(Description of the task):
Begin with the line containing "arm_upper_left();" and end with the line containing "scene = bpy.context.scene"; set down that block verbatim and nothing else.

(Given material):
• • • • •
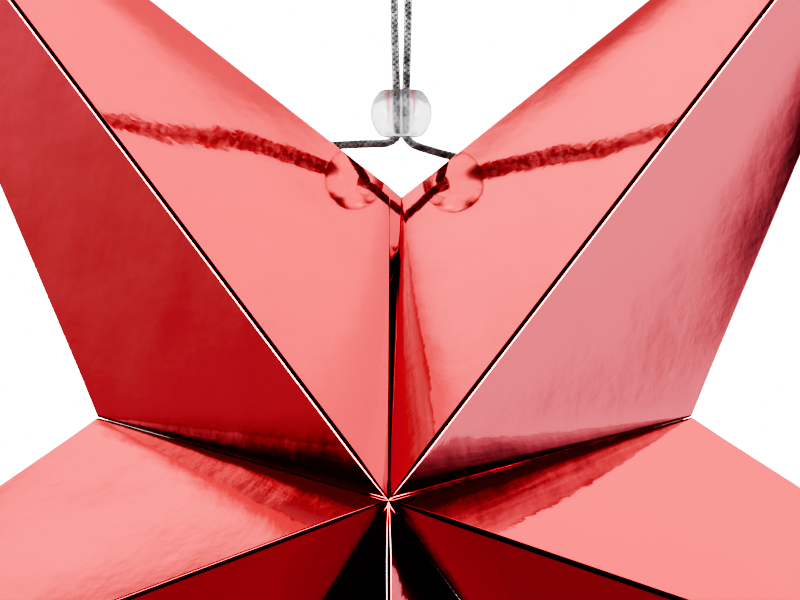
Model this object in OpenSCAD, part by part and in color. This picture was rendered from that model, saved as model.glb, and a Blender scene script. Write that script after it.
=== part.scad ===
// Hanging advent star of five hollow arms, each folded from one piece of metallic foil card.
// The arms are glued flap to flap into an open chain, and a cord with a sliding stopper bead
// pulls the two ends of the chain together at the seam.
// The star lies in the XZ plane with its front towards -Y. The origin is the point where the
// loop of the cord bears on its hook. Lengths are in millimetres.

/* [Star] */
// Distance from the centre of the star to the tip of an arm
tip_r = 157.5; // [130:0.5:200]
// Distance from the centre of the star to a valley of the outline
valley_r = 50.4; // [42:0.2:60]
// Height of the middle of the star above its outline, at the front and at the back
half_depth = 51; // [38:0.5:60]
// Angle left open at the seam between the first and the last arm
seam_angle = 2.5; // [1:0.1:5]
// How far the first arm has slipped outwards at the seam
seam_slip = 1.9; // [0:0.1:3]

/* [Card] */
// Thickness of the foil card
card_t = 0.4; // [0.25:0.05:0.6]
// Width of the glue flaps along the valleys
flap_w = 8; // [5:0.5:11]
// Width of the glue tab inside the ridge at the back of each arm
tab_w = 7; // [4:0.5:10]
// Distance from the tip, along the ridge, at which the glue tab starts
tab_start = 26; // [20:1:60]
// Distance from the middle of the star, along the ridge, at which the glue tab ends
tab_end = 16; // [12:1:40]

/* [Cord holes] */
// Gap between the cord and the edge of its hole
hole_gap = 0.4; // [0.2:0.05:0.7]
// Distance of the first arm's hole from its seam corner, along the silhouette fold
first_hole_run = 12.5; // [11:0.1:18]
// Distance of the last arm's hole from its seam corner, along the silhouette fold
last_hole_run = 12.1; // [11:0.1:18]
// Distance of both holes behind the silhouette fold
hole_behind = 1.6; // [1.4:0.1:2.4]

/* [Cord and stopper] */
// Diameter of the braided cord
cord_d = 1.4; // [1:0.1:1.5]
// Diameter of the knots that stop the cord inside the two end arms
knot_d = 4; // [3:0.1:5]
// Diameter of the stopper bead
bead_d = 10; // [8:0.1:13]
// Height of the bead between its flat ends
bead_h = 7.6; // [6:0.1:8.5]
// Diameter of the bore that both strands of the cord run through
bead_bore = 4; // [3.8:0.1:5]
// Width of the flare at each mouth of the bore
bore_flare = 0.4; // [0.1:0.1:0.8]
// Depth of the bead's middle below the hook
bead_drop = 75.8; // [74:0.1:76]

/* [Hanging] */
// Depth of the seam's valley below the hook
valley_drop = 89.6; // [88:0.1:92]
// How far the star's centre hangs to the left of the hook
star_left = 1.1; // [0:0.1:3]

/* [Hidden] */

foil_red = [0.74, 0.03, 0.07];
cord_silver = [0.62, 0.62, 0.64];
bead_clear = [0.88, 0.88, 0.9, 0.8];

arm_count = 5;
first_arm = 0;
last_arm = arm_count - 1;
arm_span = (360 - seam_angle) / arm_count;
// Angles by which the hand-folded tips and valleys are off their even places
tip_lean = [0, 1.4, 0, 0, 0];
valley_lean = [0, 0, 1.2, 0, 0, 0];

front_mid = [0, -half_depth, 0];
back_mid = [0, half_depth, 0];
star_mid = [-star_left, 0, -valley_drop - valley_r];

// Reach of the shapes that the arms are cut from, past what is left of them
overrun = 1.25;
slice_reach = 2 * tip_r;
// Overlap of a cut past the face that it opens
cut_over = 0.1;
axis_over = 2;
hole_reach = 6;

function unit(v) = v / norm(v);
function outward(angle) = [cos(angle), 0, sin(angle)];
function is_first(arm) = arm == first_arm ? 1 : 0;
function valley_angle(valley) = 90 + seam_angle / 2 + valley * arm_span + valley_lean[valley];
function tip_angle(arm) = 90 + seam_angle / 2 + (arm + 0.5) * arm_span + tip_lean[arm];
function valley_reach(valley) = valley_r + seam_slip * is_first(valley);
function valley_point(valley) = valley_reach(valley) * outward(valley_angle(valley));
function tip_point(arm) = (tip_r + seam_slip * is_first(arm)) * outward(tip_angle(arm));

// Unit normals of an arm's two front faces, on the side of its first and of its second valley
function first_normal(arm) =
    unit(cross(valley_point(arm) - front_mid, tip_point(arm) - front_mid));
function second_normal(arm) =
    unit(cross(tip_point(arm) - front_mid, valley_point(arm + 1) - front_mid));

// Shift along the outline's plane that sets all four faces of an arm one card thickness inwards
function inset_shift(arm) =
    let (a = first_normal(arm), b = second_normal(arm), d = a[0] * b[2] - a[2] * b[0])
    card_t / d * [a[2] - b[2], 0, b[0] - a[0]];

// Solid four-sided point with an arm's faces, run on past the middle of the star
module arm_point(arm) {
    tip = tip_point(arm);
    corners = [front_mid, valley_point(arm + 1), back_mid, valley_point(arm)];
    polyhedron(
        points = concat([tip], [for (c = corners) tip + overrun * (c - tip)]),
        faces = [[0, 1, 2], [0, 2, 3], [0, 3, 4], [0, 4, 1], [1, 4, 3], [1, 3, 2]]
    );
}

// Wedge of the star between an arm's two valleys, set in by the given thickness
module arm_slice(arm, inset) {
    from = valley_angle(arm);
    to = valley_angle(arm + 1);
    middle = (from + to) / 2;
    apex = inset / sin((to - from) / 2) * [cos(middle), sin(middle)];
    rotate([90, 0, 0])
        linear_extrude(height = 2 * half_depth + 2 * axis_over, center = true)
            polygon([
                apex,
                apex + slice_reach * [cos(from), sin(from)],
                apex + slice_reach * [cos(to), sin(to)]
            ]);
}

// Opening that leaves two glue flaps along a valley, one at the front and one at the back
module flap_window(valley) {
    reach = valley_reach(valley);
    open = 1 - flap_w * sqrt(1 / pow(reach, 2) + 1 / pow(half_depth, 2));
    inner = half_depth * (open + axis_over / reach);
    rotate([0, -valley_angle(valley), 0])
        linear_extrude(height = 2 * (card_t + cut_over), center = true)
            polygon([[open * reach, 0], [-axis_over, inner], [-axis_over, -inner]]);
}

// Strip of the last panel that is glued behind the first one, inside the ridge at the back
module ridge_tab(arm) {
    tip = tip_point(arm);
    along = unit(back_mid - tip);
    normal = [first_normal(arm)[0], -first_normal(arm)[1], first_normal(arm)[2]];
    across = cross(along, normal);
    length = norm(back_mid - tip) - tab_end;
    multmatrix([
        [along[0], across[0], normal[0], tip[0]],
        [along[1], across[1], normal[1], tip[1]],
        [along[2], across[2], normal[2], tip[2]],
        [0, 0, 0, 1]
    ])
        translate([0, 0, -2 * card_t])
            linear_extrude(height = card_t)
                polygon([
                    [tab_start, card_t],
                    [tab_start + tab_w, tab_w],
                    [length - tab_w, tab_w],
                    [length, card_t]
                ]);
}

// Middle of a cord hole, in the back face just behind the silhouette fold at the seam
function hole_point(arm, valley, run) =
    let (
        fold = unit(tip_point(arm) - valley_point(valley)),
        front = arm == first_arm ? first_normal(arm) : second_normal(arm),
        normal = [front[0], -front[1], front[2]],
        side = cross(fold, normal),
        inwards = side[1] > 0 ? side : -side
    )
    valley_point(valley) + run * fold + hole_behind / inwards[1] * inwards;

module cord_hole(place) {
    translate(place)
        rotate([0, 90, 0])
            cylinder(h = hole_reach, d = cord_d + 2 * hole_gap, center = true, $fn = 48);
}

// Hollow arm: four faces, a glue tab inside the back ridge, and glue flaps at both valleys
module folded_arm(arm) {
    difference() {
        intersection() {
            arm_point(arm);
            arm_slice(arm, 0);
        }
        difference() {
            intersection() {
                translate(inset_shift(arm))
                    arm_point(arm);
                arm_slice(arm, card_t);
            }
            ridge_tab(arm);
        }
        flap_window(arm);
        flap_window(arm + 1);
    }
}

module arm_upper_left() {
    color(foil_red)
        translate(star_mid)
            difference() {
                folded_arm(first_arm);
                cord_hole(hole_point(first_arm, first_arm, first_hole_run));
            }
}

module arm_lower_left() {
    color(foil_red)
        translate(star_mid)
            folded_arm(1);
}

module arm_bottom() {
    color(foil_red)
        translate(star_mid)
            folded_arm(2);
}

module arm_lower_right() {
    color(foil_red)
        translate(star_mid)
            folded_arm(3);
}

module arm_upper_right() {
    color(foil_red)
        translate(star_mid)
            difference() {
                folded_arm(last_arm);
                cord_hole(hole_point(last_arm, last_arm + 1, last_hole_run));
            }
}

// Middle line of the cord, from the knot in the first arm over the hook to the one in the last
cord_route = [
    [-16.4, 1.6, -81.0], [-12.8, 1.6, -81.0], [-8.6, 1.0, -80.8], [-4.8, 0.3, -80.7],
    [-3.2, 0.1, -80.7], [-2.3, 0, -80.6], [-1.6, 0, -80.3], [-1.0, 0, -79.8],
    [-0.8, 0, -79.1], [-0.8, 0, -72.0], [-1.1, 0, -60.0], [-1.1, 0, -48.0],
    [-1.1, 0, -36.0], [-1.1, 0, -24.0], [-1.1, 0, -13.0], [-1.4, 0, -9.8],
    [-2.1, 0, -7.0], [-2.8, 0, -4.6], [-3.0, 0, -2.4], [-2.2, 0, -0.3],
    [0, 0, 0.7], [2.2, 0, -0.3], [3.0, 0, -2.4], [2.8, 0, -4.6],
    [2.1, 0, -7.0], [1.4, 0, -9.8], [1.1, 0, -13.0], [1.1, 0, -24.0],
    [1.1, 0, -36.0], [1.1, 0, -48.0], [1.1, 0, -60.0], [0.8, 0, -72.0],
    [0.8, 0, -79.1], [1.0, 0, -79.9], [1.5, 0, -80.5], [2.3, 0, -81.0],
    [4.4, 0.4, -81.7], [7.4, 1.1, -82.5], [10.2, 1.6, -83.0], [13.8, 1.6, -83.0]
];
cord_end = len(cord_route) - 1;
cord_sides = 8;

function cord_heading(i) =
    unit(cord_route[min(i + 1, cord_end)] - cord_route[max(i - 1, 0)]);
function cord_ring(i) =
    let (
        heading = cord_heading(i),
        back = unit([0, 1, 0] - heading[1] * heading),
        side = cross(back, heading)
    )
    [for (s = [0 : cord_sides - 1])
        cord_route[i] + cord_d / 2 * (cos(360 * s / cord_sides) * back
            + sin(360 * s / cord_sides) * side)];

module cord() {
    color(cord_silver)
        polyhedron(
            points = [for (i = [0 : cord_end]) each cord_ring(i)],
            faces = concat(
                [[for (s = [cord_sides - 1 : -1 : 0]) s]],
                [for (i = [0 : cord_end - 1]) for (s = [0 : cord_sides - 1])
                    let (a = i * cord_sides, n = (s + 1) % cord_sides)
                    each [
                        [a + s, a + n, a + cord_sides + n],
                        [a + s, a + cord_sides + n, a + cord_sides + s]
                    ]],
                [[for (s = [0 : cord_sides - 1]) cord_end * cord_sides + s]]
            )
        );
}

// Pulled-tight overhand knot, flat where the cord enters it
module knot(turn) {
    sink = sqrt(pow(knot_d, 2) - pow(cord_d, 2)) / 2 - cut_over;
    color(cord_silver)
        rotate([0, turn, 0])
            intersection() {
                translate([0, 0, sink])
                    sphere(d = knot_d, $fn = 48);
                cylinder(h = knot_d, d = knot_d, $fn = 48);
            }
}

module knot_left() {
    translate(cord_route[0])
        knot(-90);
}

module knot_right() {
    translate(cord_route[cord_end])
        knot(90);
}

module stopper_bead() {
    flare = 1 + 2 * bore_flare / bead_bore;
    color(bead_clear)
        translate([0, 0, -bead_drop])
            difference() {
                intersection() {
                    sphere(d = bead_d, $fn = 96);
                    cylinder(h = bead_h, d = bead_d, center = true, $fn = 96);
                }
                cylinder(h = bead_h + 2 * cut_over, d = bead_bore, center = true, $fn = 96);
                for (end = [0, 1])
                    mirror([0, 0, end])
                        translate([0, 0, bead_h / 2 - bore_flare])
                            cylinder(
                                h = bore_flare,
                                d1 = bead_bore,
                                d2 = flare * bead_bore,
                                $fn = 96
                            );
            }
}

arm_upper_left();
arm_lower_left();
arm_bottom();
arm_lower_right();
arm_upper_right();
cord();
knot_left();
knot_right();
stopper_bead();
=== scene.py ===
import math

import bmesh
import bpy
import numpy as np
from mathutils import Matrix, Vector


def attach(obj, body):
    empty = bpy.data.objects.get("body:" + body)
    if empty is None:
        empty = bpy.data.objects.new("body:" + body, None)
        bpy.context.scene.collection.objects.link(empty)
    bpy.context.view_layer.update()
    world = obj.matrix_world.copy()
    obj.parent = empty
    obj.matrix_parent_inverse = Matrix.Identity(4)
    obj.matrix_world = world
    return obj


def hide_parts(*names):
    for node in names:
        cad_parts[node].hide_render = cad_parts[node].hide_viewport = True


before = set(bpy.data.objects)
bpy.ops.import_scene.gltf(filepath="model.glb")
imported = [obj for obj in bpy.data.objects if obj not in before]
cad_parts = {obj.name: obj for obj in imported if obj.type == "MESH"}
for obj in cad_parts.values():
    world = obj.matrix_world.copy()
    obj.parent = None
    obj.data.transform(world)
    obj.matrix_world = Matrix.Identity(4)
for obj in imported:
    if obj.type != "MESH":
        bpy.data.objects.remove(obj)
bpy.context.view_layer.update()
scene = bpy.context.scene

# The camera stands 1.5 m in front of the hanging star, a little below it and to its right,
# and takes in 130 mm of its width round the cord stop and the upper valley.
VIEW_CENTRE = Vector((-0.0002, 0, -0.1061))
VIEW_WIDTH = 0.1296
CAMERA_DISTANCE = 1.5
CAMERA_RIGHT = math.radians(1.05)
CAMERA_BELOW = math.radians(2.9)
SENSOR_WIDTH = 36

camera = bpy.data.objects.new("camera", bpy.data.cameras.new("camera"))
scene.collection.objects.link(camera)
towards_camera = Vector((
    math.sin(CAMERA_RIGHT) * math.cos(CAMERA_BELOW),
    -math.cos(CAMERA_RIGHT) * math.cos(CAMERA_BELOW),
    -math.sin(CAMERA_BELOW),
))
camera.location = VIEW_CENTRE + CAMERA_DISTANCE * towards_camera
camera.rotation_euler = towards_camera.to_track_quat("Z", "Y").to_euler()
camera.data.sensor_width = SENSOR_WIDTH
camera.data.lens = SENSOR_WIDTH * CAMERA_DISTANCE / VIEW_WIDTH
camera.data.clip_start = 0.01
camera.data.clip_end = 50
scene.camera = camera
scene.view_settings.view_transform = "AgX"
scene.view_settings.look = "AgX - Very High Contrast"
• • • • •
(Final result):
arm_upper_left();
arm_lower_left();
arm_bottom();
arm_lower_right();
arm_upper_right();
cord();
knot_left();
knot_right();
stopper_bead();
=== scene.py ===
import math

import bmesh
import bpy
import numpy as np
from mathutils import Matrix, Vector


def attach(obj, body):
    empty = bpy.data.objects.get("body:" + body)
    if empty is None:
        empty = bpy.data.objects.new("body:" + body, None)
        bpy.context.scene.collection.objects.link(empty)
    bpy.context.view_layer.update()
    world = obj.matrix_world.copy()
    obj.parent = empty
    obj.matrix_parent_inverse = Matrix.Identity(4)
    obj.matrix_world = world
    return obj


def hide_parts(*names):
    for node in names:
        cad_parts[node].hide_render = cad_parts[node].hide_viewport = True


before = set(bpy.data.objects)
bpy.ops.import_scene.gltf(filepath="model.glb")
imported = [obj for obj in bpy.data.objects if obj not in before]
cad_parts = {obj.name: obj for obj in imported if obj.type == "MESH"}
for obj in cad_parts.values():
    world = obj.matrix_world.copy()
    obj.parent = None
    obj.data.transform(world)
    obj.matrix_world = Matrix.Identity(4)
for obj in imported:
    if obj.type != "MESH":
        bpy.data.objects.remove(obj)
bpy.context.view_layer.update()
scene = bpy.context.scene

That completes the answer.